WRITTEN REQUEST:
Take the line that contains "obj.matrix_parent_inverse = Matrix.Identity(4)" and all lines after it, up to and including the last line of the data, and write them out exactly; nothing else belongs in the answer.

[Entries with model source code]
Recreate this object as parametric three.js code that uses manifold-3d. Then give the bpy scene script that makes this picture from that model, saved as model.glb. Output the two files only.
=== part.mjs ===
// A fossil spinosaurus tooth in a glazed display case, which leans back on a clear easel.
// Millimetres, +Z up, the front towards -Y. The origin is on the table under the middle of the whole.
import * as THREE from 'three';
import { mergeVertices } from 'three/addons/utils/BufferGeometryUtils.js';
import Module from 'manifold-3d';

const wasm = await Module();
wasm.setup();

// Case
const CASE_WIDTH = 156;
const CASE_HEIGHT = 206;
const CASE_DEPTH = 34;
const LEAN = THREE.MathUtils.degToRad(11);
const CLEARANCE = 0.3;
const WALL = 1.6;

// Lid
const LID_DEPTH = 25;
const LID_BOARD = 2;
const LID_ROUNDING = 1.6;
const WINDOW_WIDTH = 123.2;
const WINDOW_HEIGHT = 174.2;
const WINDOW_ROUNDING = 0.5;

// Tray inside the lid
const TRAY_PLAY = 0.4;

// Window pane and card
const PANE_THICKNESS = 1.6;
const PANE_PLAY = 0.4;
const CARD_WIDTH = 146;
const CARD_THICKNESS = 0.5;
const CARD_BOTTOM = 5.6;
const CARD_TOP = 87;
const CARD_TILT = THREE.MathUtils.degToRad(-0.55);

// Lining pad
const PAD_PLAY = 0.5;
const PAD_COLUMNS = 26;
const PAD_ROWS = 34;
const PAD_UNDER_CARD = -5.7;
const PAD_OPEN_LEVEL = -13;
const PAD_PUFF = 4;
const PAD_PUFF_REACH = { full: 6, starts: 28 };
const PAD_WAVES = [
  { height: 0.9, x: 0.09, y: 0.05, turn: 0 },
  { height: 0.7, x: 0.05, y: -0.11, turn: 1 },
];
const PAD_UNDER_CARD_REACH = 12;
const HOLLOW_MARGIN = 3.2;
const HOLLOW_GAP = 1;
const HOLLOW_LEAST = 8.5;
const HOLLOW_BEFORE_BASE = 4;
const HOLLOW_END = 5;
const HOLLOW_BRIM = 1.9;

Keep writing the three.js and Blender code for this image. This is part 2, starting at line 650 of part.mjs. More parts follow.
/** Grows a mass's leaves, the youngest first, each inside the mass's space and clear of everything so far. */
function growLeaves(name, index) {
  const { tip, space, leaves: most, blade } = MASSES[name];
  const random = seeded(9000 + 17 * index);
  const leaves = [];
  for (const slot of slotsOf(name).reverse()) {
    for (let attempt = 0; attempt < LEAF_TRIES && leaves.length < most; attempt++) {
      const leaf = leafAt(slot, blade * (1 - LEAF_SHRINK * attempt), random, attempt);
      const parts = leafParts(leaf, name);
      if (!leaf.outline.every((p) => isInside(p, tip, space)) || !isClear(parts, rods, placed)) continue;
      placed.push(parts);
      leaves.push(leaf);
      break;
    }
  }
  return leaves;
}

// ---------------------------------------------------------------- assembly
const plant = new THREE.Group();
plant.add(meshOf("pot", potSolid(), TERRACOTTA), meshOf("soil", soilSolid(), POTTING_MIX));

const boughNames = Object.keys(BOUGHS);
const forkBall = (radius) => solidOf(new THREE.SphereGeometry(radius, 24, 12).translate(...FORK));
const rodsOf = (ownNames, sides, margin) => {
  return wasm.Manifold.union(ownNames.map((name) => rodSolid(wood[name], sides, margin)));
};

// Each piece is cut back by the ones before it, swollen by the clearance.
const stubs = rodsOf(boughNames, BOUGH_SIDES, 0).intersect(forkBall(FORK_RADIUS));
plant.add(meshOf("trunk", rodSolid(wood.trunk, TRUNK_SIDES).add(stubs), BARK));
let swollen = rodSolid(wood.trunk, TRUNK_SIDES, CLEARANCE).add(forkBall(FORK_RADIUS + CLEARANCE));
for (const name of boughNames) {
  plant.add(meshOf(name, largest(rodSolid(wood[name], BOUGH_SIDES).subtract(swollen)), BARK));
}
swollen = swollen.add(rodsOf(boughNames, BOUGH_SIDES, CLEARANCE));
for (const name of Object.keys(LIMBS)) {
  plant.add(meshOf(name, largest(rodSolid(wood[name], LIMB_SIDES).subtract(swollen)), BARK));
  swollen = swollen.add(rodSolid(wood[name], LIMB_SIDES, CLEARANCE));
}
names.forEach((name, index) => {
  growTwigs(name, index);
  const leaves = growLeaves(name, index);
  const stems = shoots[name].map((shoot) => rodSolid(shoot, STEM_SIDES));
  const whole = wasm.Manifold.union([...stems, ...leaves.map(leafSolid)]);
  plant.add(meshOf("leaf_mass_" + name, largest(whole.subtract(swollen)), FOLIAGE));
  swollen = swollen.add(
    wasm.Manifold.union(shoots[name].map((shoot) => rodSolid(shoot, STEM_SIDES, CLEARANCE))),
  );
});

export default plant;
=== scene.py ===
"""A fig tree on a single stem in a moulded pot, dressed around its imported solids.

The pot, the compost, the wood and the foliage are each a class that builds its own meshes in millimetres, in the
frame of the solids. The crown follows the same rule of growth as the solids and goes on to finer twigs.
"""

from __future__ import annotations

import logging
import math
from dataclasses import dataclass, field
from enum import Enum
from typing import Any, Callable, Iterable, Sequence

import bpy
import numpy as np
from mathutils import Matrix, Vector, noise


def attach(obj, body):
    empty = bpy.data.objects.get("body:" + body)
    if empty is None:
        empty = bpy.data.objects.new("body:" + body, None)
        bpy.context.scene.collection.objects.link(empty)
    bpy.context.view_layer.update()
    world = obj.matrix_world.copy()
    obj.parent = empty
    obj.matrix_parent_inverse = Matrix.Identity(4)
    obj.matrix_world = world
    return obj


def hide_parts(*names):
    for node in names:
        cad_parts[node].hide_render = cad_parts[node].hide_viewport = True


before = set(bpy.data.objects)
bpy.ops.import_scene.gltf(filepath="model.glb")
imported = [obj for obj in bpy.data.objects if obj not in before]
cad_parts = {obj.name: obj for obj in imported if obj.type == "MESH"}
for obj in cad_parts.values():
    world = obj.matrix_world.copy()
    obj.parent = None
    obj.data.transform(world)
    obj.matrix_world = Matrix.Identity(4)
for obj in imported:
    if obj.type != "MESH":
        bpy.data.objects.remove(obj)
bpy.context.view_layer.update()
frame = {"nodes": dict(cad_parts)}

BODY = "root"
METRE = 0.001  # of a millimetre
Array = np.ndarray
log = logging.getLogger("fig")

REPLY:
    obj.matrix_parent_inverse = Matrix.Identity(4)
    obj.matrix_world = world
    return obj


def hide_parts(*names):
    for node in names:
        cad_parts[node].hide_render = cad_parts[node].hide_viewport = True


before = set(bpy.data.objects)
bpy.ops.import_scene.gltf(filepath="model.glb")
imported = [obj for obj in bpy.data.objects if obj not in before]
cad_parts = {obj.name: obj for obj in imported if obj.type == "MESH"}
for obj in cad_parts.values():
    world = obj.matrix_world.copy()
    obj.parent = None
    obj.data.transform(world)
    obj.matrix_world = Matrix.Identity(4)
for obj in imported:
    if obj.type != "MESH":
        bpy.data.objects.remove(obj)
bpy.context.view_layer.update()
frame = {"nodes": dict(cad_parts)}

BODY = "root"
METRE = 0.001  # of a millimetre
Array = np.ndarray
log = logging.getLogger("fig")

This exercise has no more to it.